Keep only the lines from the top of the listing through the one with "FIELD_TREE = field_tree()", and reproduce them unaltered.

§ §

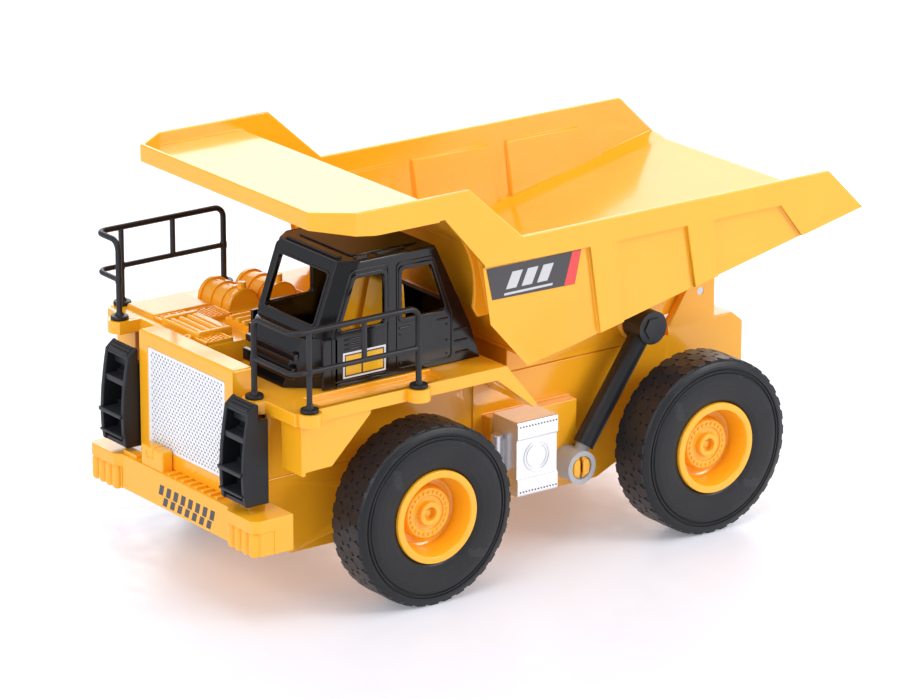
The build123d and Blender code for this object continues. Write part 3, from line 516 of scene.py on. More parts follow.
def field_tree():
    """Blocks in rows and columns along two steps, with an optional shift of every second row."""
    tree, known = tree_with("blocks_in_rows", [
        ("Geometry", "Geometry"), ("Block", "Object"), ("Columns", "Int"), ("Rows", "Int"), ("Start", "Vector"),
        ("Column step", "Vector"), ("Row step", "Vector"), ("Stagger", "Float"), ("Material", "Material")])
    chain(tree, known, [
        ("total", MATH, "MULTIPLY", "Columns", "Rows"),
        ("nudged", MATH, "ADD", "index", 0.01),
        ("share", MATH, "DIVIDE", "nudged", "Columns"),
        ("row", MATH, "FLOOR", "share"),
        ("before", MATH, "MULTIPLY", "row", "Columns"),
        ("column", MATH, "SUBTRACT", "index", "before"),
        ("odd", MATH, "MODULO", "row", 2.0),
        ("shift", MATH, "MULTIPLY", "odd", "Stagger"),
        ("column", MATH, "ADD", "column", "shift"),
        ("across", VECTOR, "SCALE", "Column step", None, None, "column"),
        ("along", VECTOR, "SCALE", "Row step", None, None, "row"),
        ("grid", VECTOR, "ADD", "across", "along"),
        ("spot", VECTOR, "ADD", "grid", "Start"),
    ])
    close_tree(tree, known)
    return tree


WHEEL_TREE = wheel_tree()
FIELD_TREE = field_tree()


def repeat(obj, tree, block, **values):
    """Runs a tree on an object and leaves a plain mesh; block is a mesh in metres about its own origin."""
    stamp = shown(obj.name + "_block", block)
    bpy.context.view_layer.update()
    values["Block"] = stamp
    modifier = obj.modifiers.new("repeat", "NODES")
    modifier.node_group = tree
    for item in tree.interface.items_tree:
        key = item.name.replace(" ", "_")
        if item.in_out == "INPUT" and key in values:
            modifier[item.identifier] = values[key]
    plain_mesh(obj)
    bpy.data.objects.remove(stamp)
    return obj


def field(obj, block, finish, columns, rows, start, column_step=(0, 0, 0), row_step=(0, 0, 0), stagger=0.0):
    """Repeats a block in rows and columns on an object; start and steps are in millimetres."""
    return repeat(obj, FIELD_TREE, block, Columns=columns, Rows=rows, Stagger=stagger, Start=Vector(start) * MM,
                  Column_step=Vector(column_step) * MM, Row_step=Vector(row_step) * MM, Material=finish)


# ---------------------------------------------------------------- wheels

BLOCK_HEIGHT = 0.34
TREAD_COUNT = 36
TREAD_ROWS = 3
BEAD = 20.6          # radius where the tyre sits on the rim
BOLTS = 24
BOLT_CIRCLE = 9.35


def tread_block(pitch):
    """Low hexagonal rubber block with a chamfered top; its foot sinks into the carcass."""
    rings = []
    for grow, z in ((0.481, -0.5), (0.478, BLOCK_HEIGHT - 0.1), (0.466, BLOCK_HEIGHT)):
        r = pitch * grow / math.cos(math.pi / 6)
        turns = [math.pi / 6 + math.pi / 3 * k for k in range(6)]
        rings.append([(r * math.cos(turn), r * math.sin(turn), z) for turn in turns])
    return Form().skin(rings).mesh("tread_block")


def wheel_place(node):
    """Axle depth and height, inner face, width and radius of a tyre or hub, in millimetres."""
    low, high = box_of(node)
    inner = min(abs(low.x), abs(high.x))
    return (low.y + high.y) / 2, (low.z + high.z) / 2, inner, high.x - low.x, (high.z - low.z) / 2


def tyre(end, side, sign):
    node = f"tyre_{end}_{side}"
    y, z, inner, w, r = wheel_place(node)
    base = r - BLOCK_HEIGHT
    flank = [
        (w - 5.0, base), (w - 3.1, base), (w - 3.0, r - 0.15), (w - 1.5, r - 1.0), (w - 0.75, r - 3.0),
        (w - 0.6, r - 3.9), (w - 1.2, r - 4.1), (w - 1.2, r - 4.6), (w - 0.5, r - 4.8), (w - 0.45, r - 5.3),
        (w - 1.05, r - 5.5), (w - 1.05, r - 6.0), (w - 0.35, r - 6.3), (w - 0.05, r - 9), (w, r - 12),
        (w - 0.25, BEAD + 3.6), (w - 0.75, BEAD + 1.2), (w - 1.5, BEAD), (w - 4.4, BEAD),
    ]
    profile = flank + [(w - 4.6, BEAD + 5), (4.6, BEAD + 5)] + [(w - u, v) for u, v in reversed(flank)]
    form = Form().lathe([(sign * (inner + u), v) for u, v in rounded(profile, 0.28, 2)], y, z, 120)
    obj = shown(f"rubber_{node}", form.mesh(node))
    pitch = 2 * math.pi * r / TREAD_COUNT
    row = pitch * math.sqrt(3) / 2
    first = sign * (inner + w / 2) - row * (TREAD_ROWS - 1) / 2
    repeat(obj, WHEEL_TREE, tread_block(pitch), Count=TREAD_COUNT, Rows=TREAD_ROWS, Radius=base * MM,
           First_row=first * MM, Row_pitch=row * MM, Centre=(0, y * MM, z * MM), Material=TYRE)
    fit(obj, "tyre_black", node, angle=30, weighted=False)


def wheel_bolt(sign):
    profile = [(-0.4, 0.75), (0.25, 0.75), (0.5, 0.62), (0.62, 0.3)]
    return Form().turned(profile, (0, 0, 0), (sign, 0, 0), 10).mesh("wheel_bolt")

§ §

### Result
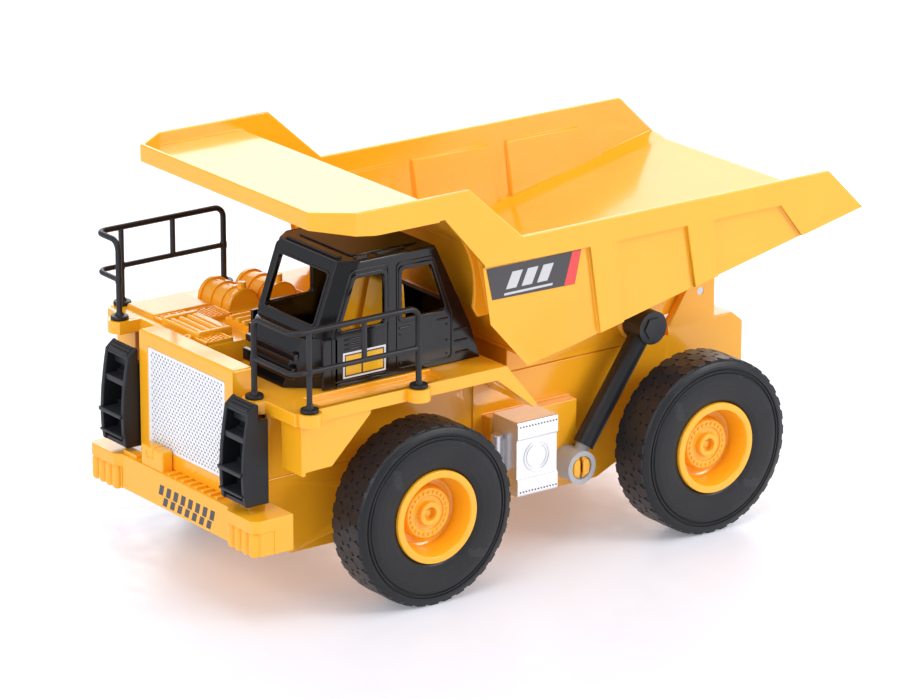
The build123d and Blender code for this object continues. Write part 3, from line 516 of scene.py on. More parts follow.
def field_tree():
    """Blocks in rows and columns along two steps, with an optional shift of every second row."""
    tree, known = tree_with("blocks_in_rows", [
        ("Geometry", "Geometry"), ("Block", "Object"), ("Columns", "Int"), ("Rows", "Int"), ("Start", "Vector"),
        ("Column step", "Vector"), ("Row step", "Vector"), ("Stagger", "Float"), ("Material", "Material")])
    chain(tree, known, [
        ("total", MATH, "MULTIPLY", "Columns", "Rows"),
        ("nudged", MATH, "ADD", "index", 0.01),
        ("share", MATH, "DIVIDE", "nudged", "Columns"),
        ("row", MATH, "FLOOR", "share"),
        ("before", MATH, "MULTIPLY", "row", "Columns"),
        ("column", MATH, "SUBTRACT", "index", "before"),
        ("odd", MATH, "MODULO", "row", 2.0),
        ("shift", MATH, "MULTIPLY", "odd", "Stagger"),
        ("column", MATH, "ADD", "column", "shift"),
        ("across", VECTOR, "SCALE", "Column step", None, None, "column"),
        ("along", VECTOR, "SCALE", "Row step", None, None, "row"),
        ("grid", VECTOR, "ADD", "across", "along"),
        ("spot", VECTOR, "ADD", "grid", "Start"),
    ])
    close_tree(tree, known)
    return tree


WHEEL_TREE = wheel_tree()
FIELD_TREE = field_tree()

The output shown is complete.